--- START PROVIDED INFORMATION ---
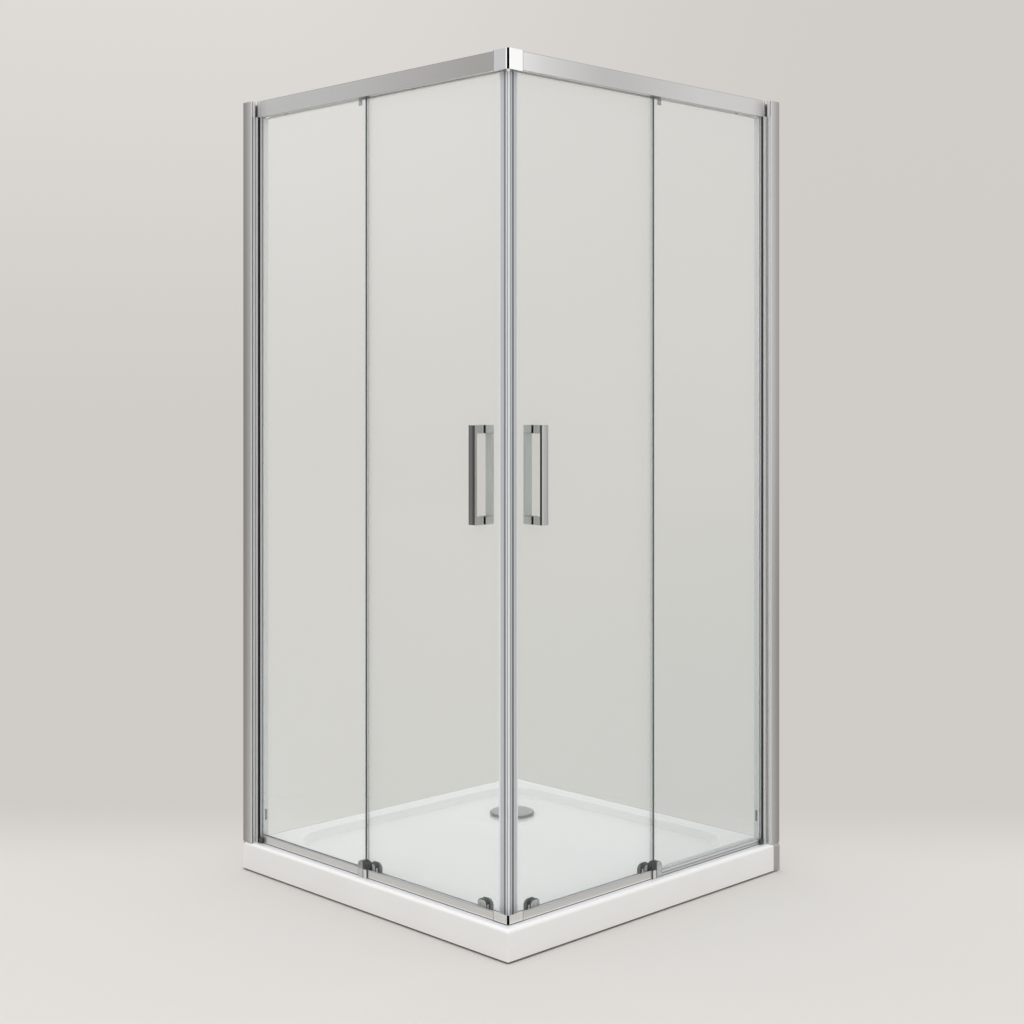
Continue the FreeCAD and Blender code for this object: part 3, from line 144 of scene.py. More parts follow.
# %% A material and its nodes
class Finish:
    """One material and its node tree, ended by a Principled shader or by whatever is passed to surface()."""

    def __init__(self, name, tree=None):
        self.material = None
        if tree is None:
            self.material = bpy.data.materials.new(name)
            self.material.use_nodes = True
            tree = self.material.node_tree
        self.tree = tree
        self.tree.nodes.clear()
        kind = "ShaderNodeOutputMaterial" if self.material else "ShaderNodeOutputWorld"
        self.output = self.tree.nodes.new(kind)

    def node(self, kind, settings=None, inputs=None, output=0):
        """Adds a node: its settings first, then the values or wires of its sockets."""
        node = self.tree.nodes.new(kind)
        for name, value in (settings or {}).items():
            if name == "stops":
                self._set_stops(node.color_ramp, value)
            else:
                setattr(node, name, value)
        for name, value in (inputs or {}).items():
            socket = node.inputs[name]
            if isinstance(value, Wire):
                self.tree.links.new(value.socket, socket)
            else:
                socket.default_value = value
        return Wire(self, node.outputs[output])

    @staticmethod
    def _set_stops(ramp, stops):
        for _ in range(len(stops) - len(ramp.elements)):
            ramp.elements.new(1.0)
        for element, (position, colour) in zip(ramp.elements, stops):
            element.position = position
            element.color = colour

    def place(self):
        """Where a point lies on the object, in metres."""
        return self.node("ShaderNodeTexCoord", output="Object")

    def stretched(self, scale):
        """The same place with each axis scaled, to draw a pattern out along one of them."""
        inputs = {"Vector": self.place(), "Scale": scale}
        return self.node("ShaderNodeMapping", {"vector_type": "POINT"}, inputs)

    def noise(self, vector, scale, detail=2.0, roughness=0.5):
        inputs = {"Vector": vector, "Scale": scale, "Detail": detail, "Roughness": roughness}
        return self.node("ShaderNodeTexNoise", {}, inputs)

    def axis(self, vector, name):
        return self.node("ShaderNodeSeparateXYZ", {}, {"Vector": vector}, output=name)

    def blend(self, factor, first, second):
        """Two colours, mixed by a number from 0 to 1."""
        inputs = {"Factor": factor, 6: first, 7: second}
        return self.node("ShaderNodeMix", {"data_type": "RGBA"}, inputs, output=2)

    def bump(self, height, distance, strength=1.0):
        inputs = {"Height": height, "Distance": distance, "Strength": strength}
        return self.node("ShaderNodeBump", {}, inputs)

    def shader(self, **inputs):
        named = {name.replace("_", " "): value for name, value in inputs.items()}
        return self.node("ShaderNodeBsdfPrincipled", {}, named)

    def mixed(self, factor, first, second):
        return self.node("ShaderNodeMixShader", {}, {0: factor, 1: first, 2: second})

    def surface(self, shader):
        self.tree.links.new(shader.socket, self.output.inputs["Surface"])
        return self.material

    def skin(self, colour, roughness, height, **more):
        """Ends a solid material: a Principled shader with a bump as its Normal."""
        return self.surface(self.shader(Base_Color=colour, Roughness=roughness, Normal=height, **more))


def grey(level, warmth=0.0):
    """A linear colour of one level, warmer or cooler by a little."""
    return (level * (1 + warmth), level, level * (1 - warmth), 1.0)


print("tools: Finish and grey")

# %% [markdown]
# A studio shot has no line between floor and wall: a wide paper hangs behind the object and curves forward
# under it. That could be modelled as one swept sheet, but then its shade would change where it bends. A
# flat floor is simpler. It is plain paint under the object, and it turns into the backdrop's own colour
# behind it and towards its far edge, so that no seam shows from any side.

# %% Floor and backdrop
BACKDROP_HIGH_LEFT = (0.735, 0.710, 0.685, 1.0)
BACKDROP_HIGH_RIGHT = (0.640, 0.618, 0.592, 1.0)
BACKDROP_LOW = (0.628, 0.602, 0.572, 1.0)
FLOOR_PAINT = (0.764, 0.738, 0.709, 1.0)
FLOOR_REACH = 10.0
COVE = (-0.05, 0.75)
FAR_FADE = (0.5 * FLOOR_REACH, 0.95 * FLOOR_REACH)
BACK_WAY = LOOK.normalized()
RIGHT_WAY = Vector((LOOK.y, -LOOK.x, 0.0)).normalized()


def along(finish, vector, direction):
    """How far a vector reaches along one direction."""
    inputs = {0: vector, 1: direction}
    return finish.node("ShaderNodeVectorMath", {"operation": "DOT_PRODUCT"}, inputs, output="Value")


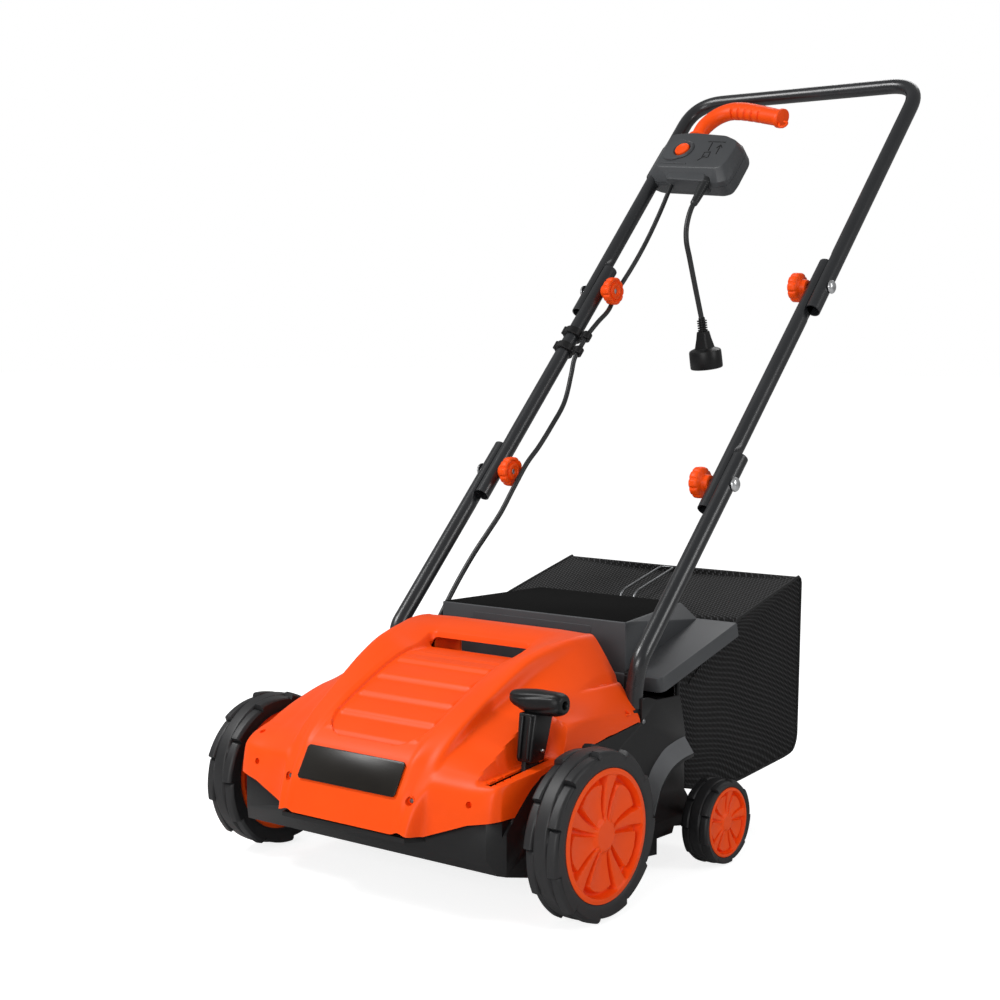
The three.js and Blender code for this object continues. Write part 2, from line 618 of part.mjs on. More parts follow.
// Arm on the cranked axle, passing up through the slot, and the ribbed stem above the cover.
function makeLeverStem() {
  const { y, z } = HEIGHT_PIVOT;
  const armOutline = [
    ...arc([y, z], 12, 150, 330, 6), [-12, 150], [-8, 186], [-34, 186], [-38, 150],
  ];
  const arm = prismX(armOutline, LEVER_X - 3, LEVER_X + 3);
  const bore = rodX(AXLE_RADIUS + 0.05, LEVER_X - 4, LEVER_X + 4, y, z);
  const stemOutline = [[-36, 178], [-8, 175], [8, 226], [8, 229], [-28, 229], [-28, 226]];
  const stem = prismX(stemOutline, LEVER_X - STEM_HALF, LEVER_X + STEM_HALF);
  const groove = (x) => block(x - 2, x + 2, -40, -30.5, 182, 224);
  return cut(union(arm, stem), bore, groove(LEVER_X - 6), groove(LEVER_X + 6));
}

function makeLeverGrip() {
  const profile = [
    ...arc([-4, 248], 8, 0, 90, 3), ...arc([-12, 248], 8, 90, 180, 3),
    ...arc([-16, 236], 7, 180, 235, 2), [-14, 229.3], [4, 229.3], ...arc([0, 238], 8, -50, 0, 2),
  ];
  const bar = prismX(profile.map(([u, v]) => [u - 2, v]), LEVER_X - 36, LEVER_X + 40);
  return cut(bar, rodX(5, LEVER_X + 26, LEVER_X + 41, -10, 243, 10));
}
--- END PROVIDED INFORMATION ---
(STATED TASK):
Where a line in the material above holds "code", copy that line.

(RESPONSE TO THIS EXERCISE):
Continue the FreeCAD and Blender code for this object: part 3, from line 144 of scene.py. More parts follow.
The three.js and Blender code for this object continues. Write part 2, from line 618 of part.mjs on. More parts follow.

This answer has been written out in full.